## Entries with model source code
* * * * * * *

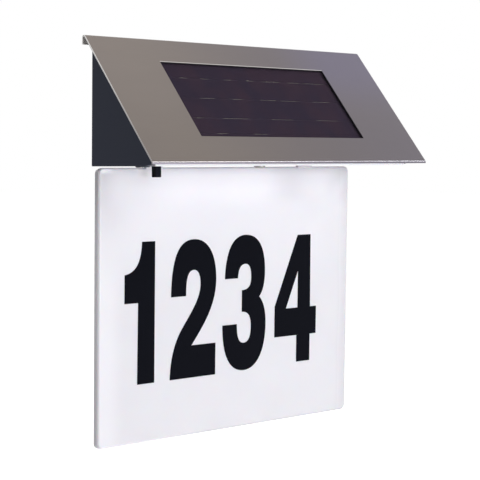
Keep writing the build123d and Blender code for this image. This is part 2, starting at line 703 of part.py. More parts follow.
with BuildPart() as led:
    with BuildSketch(Plane.XZ):
        with BuildLine():
            Polyline((0, 0), (1.9, 0), (1.9, -0.9), (LED_R, -0.9), (LED_R, LED_R - LED_HEIGHT))
            CenterArc((0, LED_R - LED_HEIGHT), LED_R, 270, 90)
            Line((0, -LED_HEIGHT), (0, 0))
        make_face()
    revolve(axis=Axis.Z)
    with BuildSketch(Plane.XY):
        with Locations((-LEG[1], 0), (LEG[1], 0)):
            Circle(LEG[0])
    extrude(amount=BOARD_THICK + LEG[2])

with BuildPart() as leds:
    with Locations(*[(x, LED_Y, BOARD_Z) for x in LED_X]):
        add(led.part)

with BuildPart() as light_diffuser:
    with BuildSketch(above_floor(0)):
        with Locations(on_floor(0, DIFFUSER_REAR - DIFFUSER[1] / 2)):
            Rectangle(*DIFFUSER)
        for side in (-1, 1):
            with Locations(on_floor(side * TONGUE_X, (TONGUE_FRONT + TONGUE_BACK) / 2)):
                Rectangle(*TONGUE_SLOT, mode=Mode.SUBTRACT)
        with Locations(on_floor(SWITCH_SLOT_X, SWITCH_Y)):
            Rectangle(*SWITCH_SLOT, mode=Mode.SUBTRACT)
        with Locations(on_floor(0, FLOOR_SCREW_Y)):
            Circle(FLOOR_SCREW_HOLE, mode=Mode.SUBTRACT)
        with Locations(on_floor(PLATE_SCREW_X, SWITCH_Y)):
            Circle(PLATE_SCREW_HOLE, mode=Mode.SUBTRACT)
    extrude(amount=RIM_DEPTH)

# ---------------------------------------------------------------- slide switch
SLIDER = (5.1, 3.2, 3.2)
SLIDER_UP = WALL + 1.8
SLIDER_PLAY = 0.3
SWITCH_BODY = (13.0, 5.6, 6.5)
SWITCH_BASE = 1.5
with BuildPart() as switch_body:
    with BuildSketch(above_floor(WALL)):
        with Locations(on_floor(SWITCH_SLOT_X, SWITCH_Y)):
            Rectangle(SWITCH_BODY[0], SWITCH_BODY[1])
    extrude(amount=SWITCH_BODY[2])
    with BuildSketch(above_floor(WALL + SWITCH_BASE)):
        with Locations(on_floor(SWITCH_SLOT_X, SWITCH_Y)):
            Rectangle(SLIDER[0] + SWITCH_TRAVEL + 2 * SLIDER_PLAY, SLIDER[1] + 2 * SLIDER_PLAY)
    extrude(amount=SLIDER[2] + 2 * SLIDER_PLAY, mode=Mode.SUBTRACT)
    with BuildSketch(above_floor(0)):
        with Locations(on_floor(SWITCH_SLOT_X, SWITCH_Y)):
            Rectangle(*SWITCH_SLOT)
    extrude(amount=WALL + 2 * SWITCH_BASE, mode=Mode.SUBTRACT)

KNOB_HEIGHT = floor_z(SWITCH_Y, 0) - KNOB_BOTTOM
with BuildPart() as switch_knob:
    with BuildSketch(above_floor(-KNOB_HEIGHT)):
        with Locations(on_floor(KNOB_X, SWITCH_Y)):
            Rectangle(*KNOB)
    extrude(amount=KNOB_HEIGHT + SLIDER_UP)
    tip = switch_knob.faces().sort_by(Axis.Z)[0]
    fillet(tip.edges(), 0.35)
    with BuildSketch(above_floor(SLIDER_UP)):
        with Locations(on_floor(KNOB_X, SWITCH_Y)):
            Rectangle(SLIDER[0], SLIDER[1])
    extrude(amount=SLIDER[2])

# plate at the left end of the knob's slot, round at its own left end
PLATE_R = SWITCH_PLATE[1] / 2
with BuildPart() as switch_plate:
    with BuildSketch(above_floor(-SWITCH_PLATE[2])):
        with Locations(on_floor(SWITCH_PLATE_LEFT + PLATE_R, SWITCH_Y)):
            Circle(PLATE_R)
        with Locations(on_floor(SWITCH_PLATE_LEFT + (SWITCH_PLATE[0] + PLATE_R) / 2, SWITCH_Y)):
            Rectangle(SWITCH_PLATE[0] - PLATE_R, SWITCH_PLATE[1])
        with Locations(on_floor(PLATE_SCREW_X, SWITCH_Y)):
            Circle(PLATE_SCREW_HOLE, mode=Mode.SUBTRACT)
    extrude(amount=SWITCH_PLATE[2])

PLATE_SCREW_PART = pan_screw(1.8, 0.5, PLATE_SCREW_HOLE - SHANK_PLAY, 5.4)
with BuildPart() as plate_screw:
    with Locations(downward(PLATE_SCREW_X, SWITCH_Y, -SWITCH_PLATE[2])):
        add(PLATE_SCREW_PART)

# ---------------------------------------------------------------- electronics
POSTS = (64.0, 10.0)
with BuildPart() as circuit_tray:
    with BuildSketch(above_floor(WALL)):
        with Locations(on_floor(*TRAY_AT)):
            RectangleRounded(*TRAY, 2.0)
    extrude(amount=TRAY_THICK)
    with BuildSketch(above_floor(WALL)):
        with Locations(on_floor(*TRAY_AT)):
            with GridLocations(*POSTS, 2, 2):
                Circle(2.0)
    extrude(amount=MAIN_BOARD_UP - WALL)
    with BuildSketch(above_floor(WALL)):
        with Locations(on_floor(0, FLOOR_SCREW_Y)):
            Circle(3.2)
    extrude(amount=MAIN_BOARD_UP - WALL - 0.5)
    with BuildSketch(above_floor(WALL)):
        with Locations(on_floor(0, FLOOR_SCREW_Y)):
            Circle(FLOOR_SHANK_R + SHANK_PLAY)
    extrude(amount=MAIN_BOARD_UP - WALL - 0.8, mode=Mode.SUBTRACT)
    with BuildSketch(above_floor(MAIN_BOARD_UP)):
        with Locations(on_floor(*TRAY_AT)):
            with GridLocations(*POSTS, 2, 2):
                Circle(0.8)
    extrude(amount=-4.0, mode=Mode.SUBTRACT)

with BuildPart() as circuit_board:
    with BuildSketch(above_floor(MAIN_BOARD_UP)):
        with Locations(on_floor(*TRAY_AT)):
            Rectangle(MAIN_BOARD[0], MAIN_BOARD[1])
            with GridLocations(*POSTS, 2, 2):
                Circle(0.9, mode=Mode.SUBTRACT)
    extrude(amount=MAIN_BOARD[2])

BOARD_TOP = MAIN_BOARD_UP + MAIN_BOARD[2]
CHIP = (6.0, 5.0, 1.5)
CHIP_AT = (13.0, -31.0)
COIL_CAN = (3.2, 4.0)
COIL_CAN_AT = (31.0, -27.5)
CAPACITOR = (2.6, 5.0)
CAPACITOR_AT = (-9.0, -27.5)
SMALL_PART = (2.0, 1.2, 0.7)
SMALL_PARTS = ((2.0, -32.0), (5.5, -32.0), (9.0, -25.0), (27.0, -33.5), (38.0, -33.5))
with BuildPart() as board_parts:
    with BuildSketch(above_floor(BOARD_TOP)):
        with Locations(on_floor(*CHIP_AT)):
            Rectangle(CHIP[0], CHIP[1])
    extrude(amount=CHIP[2])
    for place, (can_r, can_height) in ((COIL_CAN_AT, COIL_CAN), (CAPACITOR_AT, CAPACITOR)):
        with BuildSketch(above_floor(BOARD_TOP)):
            with Locations(on_floor(*place)):
                Circle(can_r)
        extrude(amount=can_height)
    with BuildSketch(above_floor(BOARD_TOP)):
        with Locations(*[on_floor(x, y) for x, y in SMALL_PARTS]):
            Rectangle(SMALL_PART[0], SMALL_PART[1])
    extrude(amount=SMALL_PART[2])

BOARD_SCREW_PART = pan_screw(1.6, 0.9, 0.77, 5.0)
with BuildPart() as board_screws:
    with Locations(above_floor(BOARD_TOP)):
        with Locations(on_floor(*TRAY_AT)):
            with GridLocations(*POSTS, 2, 2):
                add(BOARD_SCREW_PART)

# ---------------------------------------------------------------- inner leads
LEAD_BEND = 1.4
LANDING = 0.03


def on_board(x, y, rise=LANDING):
    """Point over the main board's upper face, by default just where a lead lands."""
    return (x, y, floor_z(y, BOARD_TOP) + rise)


def solar_route(x):
    """From a solder point behind the laminate, through the pocket, down to the main board."""
    start = under_roof(POCKET_FLOOR).from_local_coords((x, SOLDER_AT[0][1]))
    bend = under_roof(POCKET_FLOOR + 5.0).from_local_coords((x, SOLDER_AT[0][1]))
    return [tuple(start), tuple(bend), (x, bend.Y + 1.0, bend.Z - 4.0), on_board(x, bend.Y + 1.0)]


SOLAR_WIRES = [lead(solar_route(x), LEAD_BEND) for x, _ in SOLDER_AT]
BATTERY_WIRES = [
    lead([(TAB_REACH, CELL_Y, BAY_Z), (34.0, CELL_Y, BAY_Z), (37.0, -17.0, -21.0), (37.0, -25.5, -24.5),
          on_board(37.0, -25.5)], LEAD_BEND),
    lead([(-TAB_REACH, CELL_Y, BAY_Z), (-34.0, CELL_Y, BAY_Z), (-34.0, -18.0, -22.0), (-26.0, -26.0, -25.0),
          (-19.0, -28.5, -25.6), on_board(-19.0, -28.5)], LEAD_BEND),
]
LAMP_TOP = BOARD_Z + BOARD_THICK + LANDING
LAMP_BEND = 0.8
LAMP_WIRES = [
    lead([on_board(5.0, -23.5), (5.0, -23.5, -27.9), (5.0, -8.5, -27.9), (5.0, -8.5, LAMP_TOP)], LAMP_BEND),
] + [
    lead([(side * 45.0, -7.5, LAMP_TOP), (side * 45.0, -7.5, -27.9), (side * 49.0, -11.2, -27.2),
          (side * 60.0, -11.2, -27.2), (side * 63.6, -6.5, -27.9), (side * 63.6, -6.5, LAMP_TOP)], LAMP_BEND)
    for side in (-1, 1)
]
SWITCH_TOP = floor_z(SWITCH_Y, WALL + SWITCH_BODY[2]) + LANDING
SWITCH_WIRES = [
    lead([(x, SWITCH_Y, SWITCH_TOP), (x, SWITCH_Y, SWITCH_TOP + 2.6), (x + 8.0, y + 9.0, -26.0),
          (-32.0, y, -26.8), (board_x, y, -26.8), on_board(board_x, y)], LEAD_BEND)
    for x, y, board_x in ((-65.0, -31.5, -17.0), (-60.0, -24.5, -15.0))
]

with BuildPart() as solar_leads:
    add(SOLAR_WIRES)
with BuildPart() as battery_leads:
    add(BATTERY_WIRES)
with BuildPart() as lamp_leads:
    add(LAMP_WIRES)
with BuildPart() as switch_leads:
    add(SWITCH_WIRES)

PIECES = {
    "roof_cover": roof_cover,
    "roof_tape": roof_tape,
    "housing": housing,
    "rear_cover": rear_cover,
    "rear_cover_screws": rear_cover_screws,
    "battery_door": battery_door,
    "door_seal": door_seal,
    "battery_cell": battery_cell,
    "battery_contact": battery_contact,
    "battery_spring": battery_spring,
    "solar_glass": solar_glass,
    "solar_cells": solar_cells,
    "solar_backing": solar_backing,
    "solar_seal": solar_seal,
    "number_panel": number_panel,
    "digit_one": digit_one,
    "digit_two": digit_two,
    "digit_three": digit_three,
    "digit_four": digit_four,
    "panel_screws": panel_screws,
    "lamp_boards": lamp_boards,
    "leds": leds,
    "light_diffuser": light_diffuser,
    "switch_body": switch_body,
    "switch_knob": switch_knob,
    "switch_plate": switch_plate,
    "plate_screw": plate_screw,
    "circuit_tray": circuit_tray,
    "circuit_board": circuit_board,
    "board_parts": board_parts,
    "board_screws": board_screws,
    "floor_screw": floor_screw,
    "solar_leads": solar_leads,
    "battery_leads": battery_leads,
    "lamp_leads": lamp_leads,
    "switch_leads": switch_leads,
}
for name, piece in PIECES.items():
    piece.part.label = name
    export_step(piece.part, f"parts/{name}.step")
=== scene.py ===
"""Studio scene of an illuminated house number sign: finishes for its solids, and the details that only show.

Everything is in metres in the row frame. The wall is the plane y = 0, the sign faces -y, and the origin lies
midway between the two keyholes.
"""
from __future__ import annotations

import json
import logging
import math
from dataclasses import dataclass
from enum import Enum
from typing import Sequence

import bpy
import numpy as np
from mathutils import Matrix, Vector


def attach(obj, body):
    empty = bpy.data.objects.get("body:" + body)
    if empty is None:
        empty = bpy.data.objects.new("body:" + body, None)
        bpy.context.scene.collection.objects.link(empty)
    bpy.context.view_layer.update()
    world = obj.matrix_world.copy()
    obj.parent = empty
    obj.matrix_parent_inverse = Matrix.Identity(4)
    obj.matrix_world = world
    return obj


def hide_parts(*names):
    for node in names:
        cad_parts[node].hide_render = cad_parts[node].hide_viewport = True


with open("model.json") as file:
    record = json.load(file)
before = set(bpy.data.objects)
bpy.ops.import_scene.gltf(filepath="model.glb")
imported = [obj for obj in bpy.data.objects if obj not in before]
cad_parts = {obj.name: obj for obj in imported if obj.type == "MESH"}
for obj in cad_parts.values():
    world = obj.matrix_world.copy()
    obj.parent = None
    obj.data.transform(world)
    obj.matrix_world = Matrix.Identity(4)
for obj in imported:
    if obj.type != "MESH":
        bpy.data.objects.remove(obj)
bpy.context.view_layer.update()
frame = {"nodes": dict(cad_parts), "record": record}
NODES: dict[str, bpy.types.Object] = frame["nodes"]

log = logging.getLogger("house_number_sign")

MM = 0.001
Colour = tuple[float, float, float]
Triple = tuple[float, float, float]
Pair = tuple[float, float]
WHITE: Colour = (1.0, 1.0, 1.0)

# Sizes that the solids are built to, in metres.
ROOF_HALF = 97.5 * MM
ROOF_TOP = 24.2 * MM
ROOF_REACH = 55.4 * MM
CREASE_Z = -36.8 * MM
LIP_DROP = 1.05 * MM
FLANGE_DROP = 4.65 * MM
SLOPE = math.radians(48.897)
WINDOW_HALF = (58.15 * MM, 24.55 * MM)
WINDOW_UP = 40.9 * MM
WINDOW_TOP = WINDOW_UP + WINDOW_HALF[1]
CELL_TOP = 1.75 * MM
BACKING_FOOT = 3.25 * MM
PANEL_FRONT = -4.4 * MM
PANEL_BACK = -0.7 * MM
PANEL_TOP = -40.75 * MM
DIFFUSER_FRONT = -47.0 * MM
FLOOR_FRONT = (-54.1 * MM, -38.85 * MM)
FLOOR_TILT = math.radians(1.3236)
BOARD_TOP = 9.6 * MM
LAMPS_X = (-78.0 * MM, -26.0 * MM, 26.0 * MM, 78.0 * MM)
LAMPS_Y = -4.0 * MM


class Streak(Enum):
    """Direction in which a rolled or brushed sheet shows its lines."""

    ACROSS = (1.0, 90.0, 90.0)
    UPRIGHT = (90.0, 90.0, 1.0)


class Blend(Enum):
    """How two colours are combined."""

    MIX = "MIX"
    MULTIPLY = "MULTIPLY"


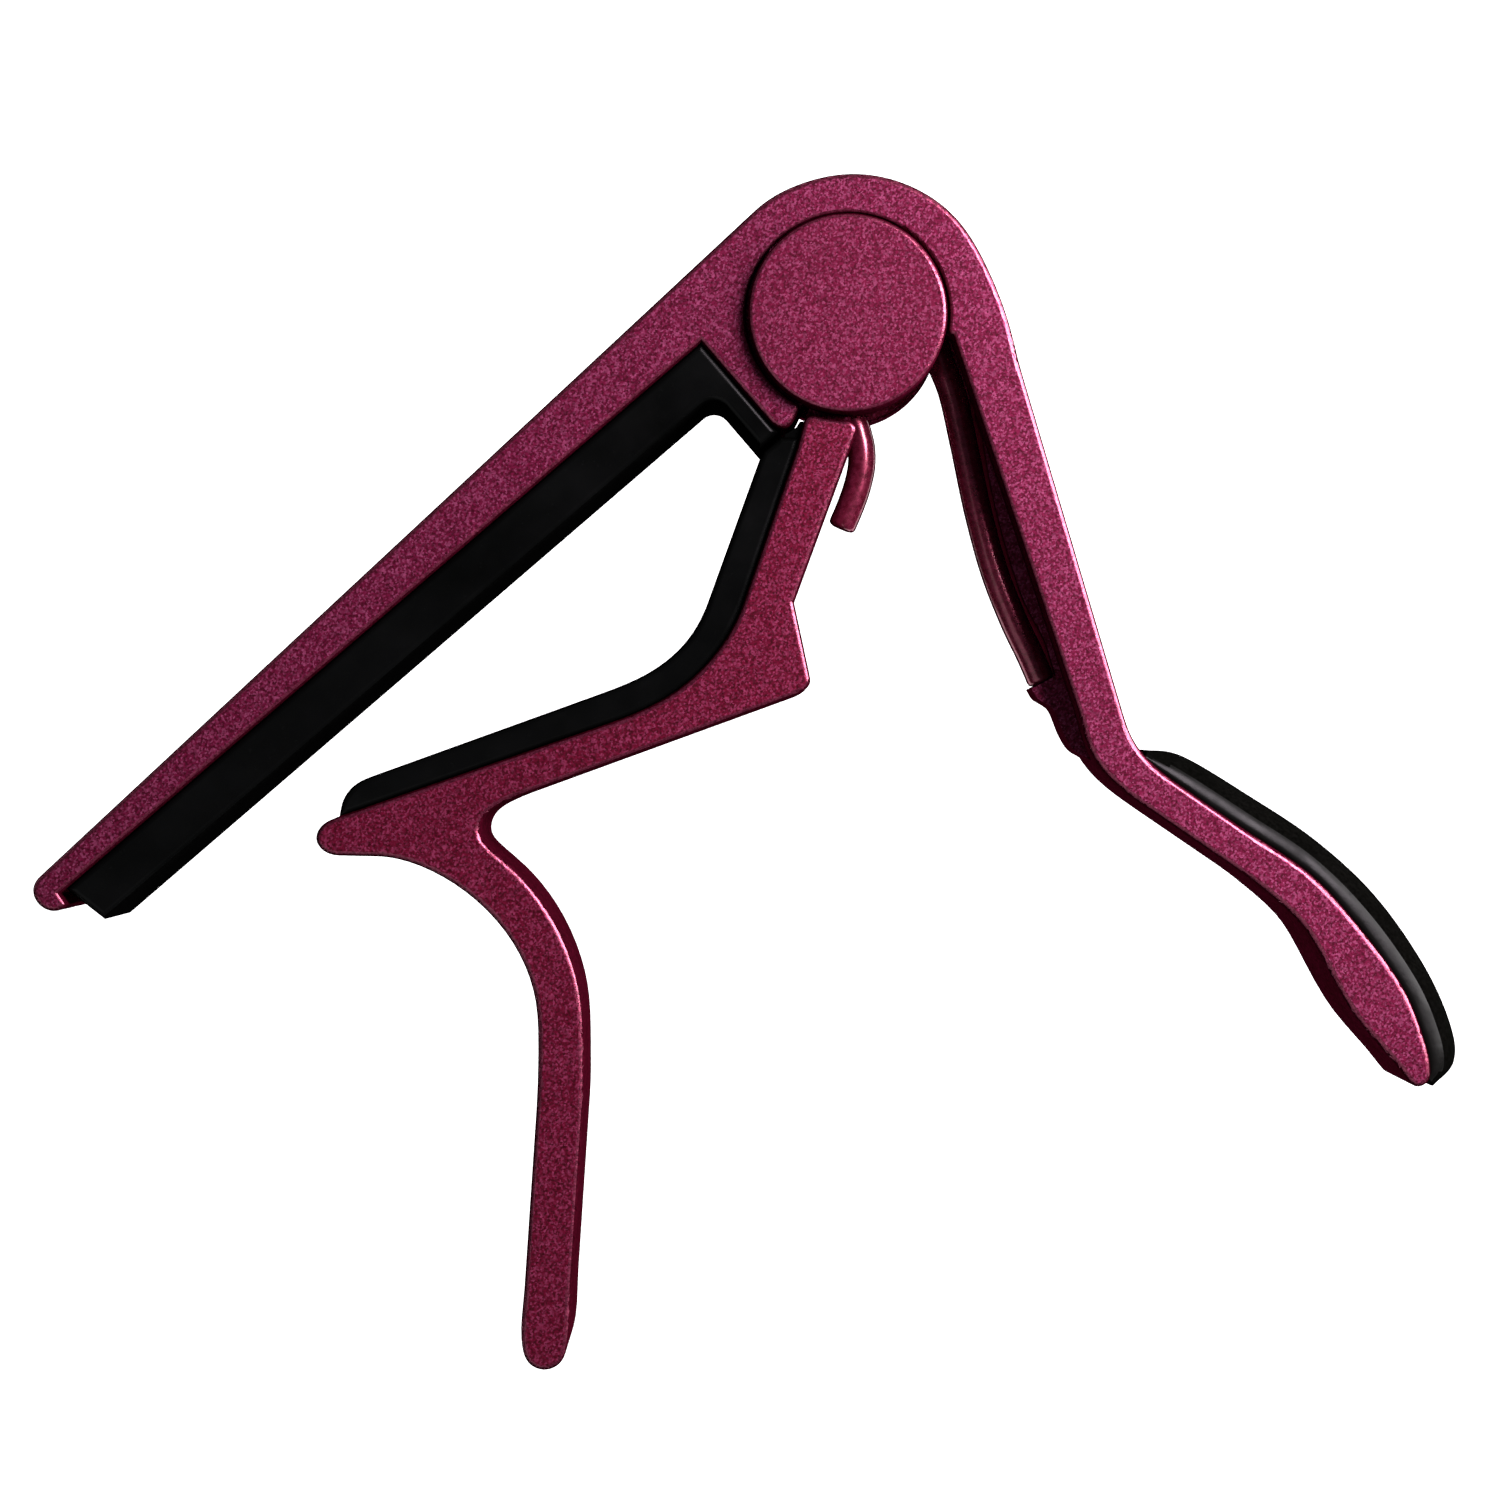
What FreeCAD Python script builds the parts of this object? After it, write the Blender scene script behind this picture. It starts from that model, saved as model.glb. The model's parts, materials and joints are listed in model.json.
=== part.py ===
import FreeCAD, Part
import os
from math import cos, sin, radians, hypot

# Trigger capo for a guitar, lying flat on its side.
# Origin: on the pivot axis, at the rest plane under the rear pivot cap.
# +Z runs along the pivot axis, +X towards the handle, +Y towards the elbow. Millimetres.

# ---- driving dimensions ---------------------------------------------------------------------
HALF = 6.5            # half the depth of both castings
PROUD = 1.3           # how far each pivot cap stands out of the casting
MID = HALF + PROUD    # height of the mid-plane above the rest plane
EDGE = 0.4            # rounding of the castings' outer edges

CAP_R = 7.3           # pivot caps
RECESS_R = 7.5        # recess the caps sit in
FLOOR = 5.5           # recess floor, from the mid-plane
CHEEK = 4.5           # inner face of the cheeks
WASHER = 4.25         # inner face of the washers
EAR_OUT = 4.2         # outer face of the lever's ears
EAR_IN = 3.15         # inner face of the lever's ears
EAR_R = 7.15
POCKET_R = 7.5        # pocket in the elbow for ears and coil
ARM_R = 7.75          # concentric top of the lever's arm

BARREL_R = 3.0
SCREW_R = 2.0
RUN = 0.05            # running clearance on the barrel
HEX = 3.0             # across the flats of the socket

WIRE_R = 1.05         # torsion spring
COIL_R = 5.95
TURNS = 620.0 / 360.0
COIL_HALF = TURNS * 2.12 / 2.0

PAD_T = 3.55          # string pad under the upper jaw
LEG_T = 1.75          # its short leg up the shoulder
PAD_HALF = 6.2
GRIP_HALF = 5.6

# ---- helpers --------------------------------------------------------------------------------


def vec(x, y, z=0.0):
    return FreeCAD.Vector(x, y, z)


def jaw(t, n):
    """Point t along the upper jaw's underside (towards the tip) and n below it."""
    return (-14.89 - 0.758 * t + 0.652 * n, -5.55 - 0.652 * t - 0.758 * n)


def polar(r, degrees):
    return (r * cos(radians(degrees)), r * sin(radians(degrees)))


def outline(start, steps):
    """Closed face: a pair is a straight line, a list a curve tangent to the lines beside it."""
    edges = []
    here = vec(*start)
    for i, step in enumerate(steps):
        if isinstance(step, list):
            points = [here] + [vec(*p) for p in step]
            after = (vec(*steps[i + 1]) - points[-1]).normalize()
            curve = Part.BSplineCurve()
            curve.interpolate(points, InitialTangent=heading, FinalTangent=after, Scale=False)
            edges.append(curve.toShape())
            here = points[-1]
        else:
            there = vec(*step)
            edges.append(Part.makeLine(here, there))
            heading = (there - here).normalize()
            here = there
    return Part.Face(Part.Wire(edges))


def slab(face, low, high):
    """Extrude a flat face between two heights measured from the mid-plane."""
    solid = face.extrude(vec(0, 0, high - low))
    solid.translate(vec(0, 0, MID + low))
    return solid


def ring(radius, low, high, bore=0.0):
    solid = Part.makeCylinder(radius, high - low, vec(0, 0, MID + low))
    if bore:
        solid = solid.cut(Part.makeCylinder(bore, high - low + 2, vec(0, 0, MID + low - 1)))
    return solid


def rim_edges(solid, height, keep=None):
    """Edges that lie wholly in the plane at this height from the mid-plane."""
    found = []
    for edge in solid.Solids[0].Edges:
        box = edge.BoundBox
        flat = abs(box.ZMin - MID - height) < 1e-4 and abs(box.ZMax - MID - height) < 1e-4
        if flat and (keep is None or keep(edge)):
            found.append(edge)
    return found


def soften(solid, radius, heights, keep=None):
    """Round the rims at these heights."""
    edges = []
    for height in heights:
        edges += rim_edges(solid, height, keep)
    return solid.Solids[0].makeFillet(radius, edges)


def on_recess(edge):
    """True for the rim of the pivot caps' recess."""
    return all(abs(hypot(v.X, v.Y) - RECESS_R) < 0.01 for v in edge.Vertexes)


def one_solid(shape):
    shape = shape.removeSplitter()
    solids = sorted(shape.Solids, key=lambda s: s.Volume)
    return solids[-1]


# ---- upper jaw frame: jaw arm, elbow and handle in one casting ------------------------------

elbow = [(0.4 + x, y - 0.11) for x, y in [polar(10.51, a) for a in (112, 90, 68, 44, 22)]]
frame_face = outline((0, 0), [
    (-3.95, -7.75),
    [(-4.5, -8.3), (-5.2, -8.25), (-5.9, -7.65)],
    jaw(-5.43, 0),
    jaw(56.8, 0),
    jaw(56.9, 0.97),
    jaw(57.3, 0.97),
    [jaw(57.95, 0.72), jaw(58.4, 0.1), jaw(58.5, -0.7), jaw(58.15, -1.5), jaw(57.2, -1.93)],
    (-6.75, 7.75),
    elbow + [(11.45, 0.75), (12.2, -1.7), (12.8, -4.1)],
    (20.4, -29.7),
    [(21.0, -31.2), (22.1, -32.7), (24.0, -34.3)],
    (28.8, -37.6),
    [(34.0, -41.1), (37.83, -45.26), (41.1, -49.9), (42.5, -53.5), (42.9, -55.5), (42.65, -56.5),
     (41.95, -56.8), (41.0, -56.0), (37.54, -51.88), (34.9, -47.3), (33.5, -45.0), (31.3, -42.85),
     (28.71, -40.85)],
    (22.24, -36.43),
    [(19.6, -34.4), (17.9, -32.2), (16.9, -29.0)],
    (9.2, -5.9),
    (7.75, -1.55),
    (7.2, -1.3),
    (0, 0),
])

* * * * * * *

## Exercise prompt
Starting with the first line of the data above, copy each line exactly until you reach the line with "extrude(amount=RIM_DEPTH)"; include that line as well.

## Exercise solution
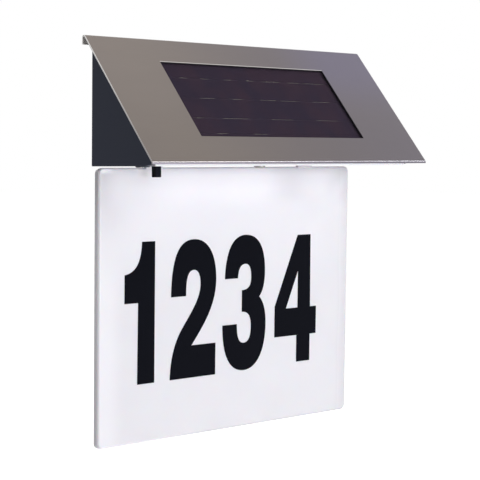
Keep writing the build123d and Blender code for this image. This is part 2, starting at line 703 of part.py. More parts follow.
with BuildPart() as led:
    with BuildSketch(Plane.XZ):
        with BuildLine():
            Polyline((0, 0), (1.9, 0), (1.9, -0.9), (LED_R, -0.9), (LED_R, LED_R - LED_HEIGHT))
            CenterArc((0, LED_R - LED_HEIGHT), LED_R, 270, 90)
            Line((0, -LED_HEIGHT), (0, 0))
        make_face()
    revolve(axis=Axis.Z)
    with BuildSketch(Plane.XY):
        with Locations((-LEG[1], 0), (LEG[1], 0)):
            Circle(LEG[0])
    extrude(amount=BOARD_THICK + LEG[2])

with BuildPart() as leds:
    with Locations(*[(x, LED_Y, BOARD_Z) for x in LED_X]):
        add(led.part)

with BuildPart() as light_diffuser:
    with BuildSketch(above_floor(0)):
        with Locations(on_floor(0, DIFFUSER_REAR - DIFFUSER[1] / 2)):
            Rectangle(*DIFFUSER)
        for side in (-1, 1):
            with Locations(on_floor(side * TONGUE_X, (TONGUE_FRONT + TONGUE_BACK) / 2)):
                Rectangle(*TONGUE_SLOT, mode=Mode.SUBTRACT)
        with Locations(on_floor(SWITCH_SLOT_X, SWITCH_Y)):
            Rectangle(*SWITCH_SLOT, mode=Mode.SUBTRACT)
        with Locations(on_floor(0, FLOOR_SCREW_Y)):
            Circle(FLOOR_SCREW_HOLE, mode=Mode.SUBTRACT)
        with Locations(on_floor(PLATE_SCREW_X, SWITCH_Y)):
            Circle(PLATE_SCREW_HOLE, mode=Mode.SUBTRACT)
    extrude(amount=RIM_DEPTH)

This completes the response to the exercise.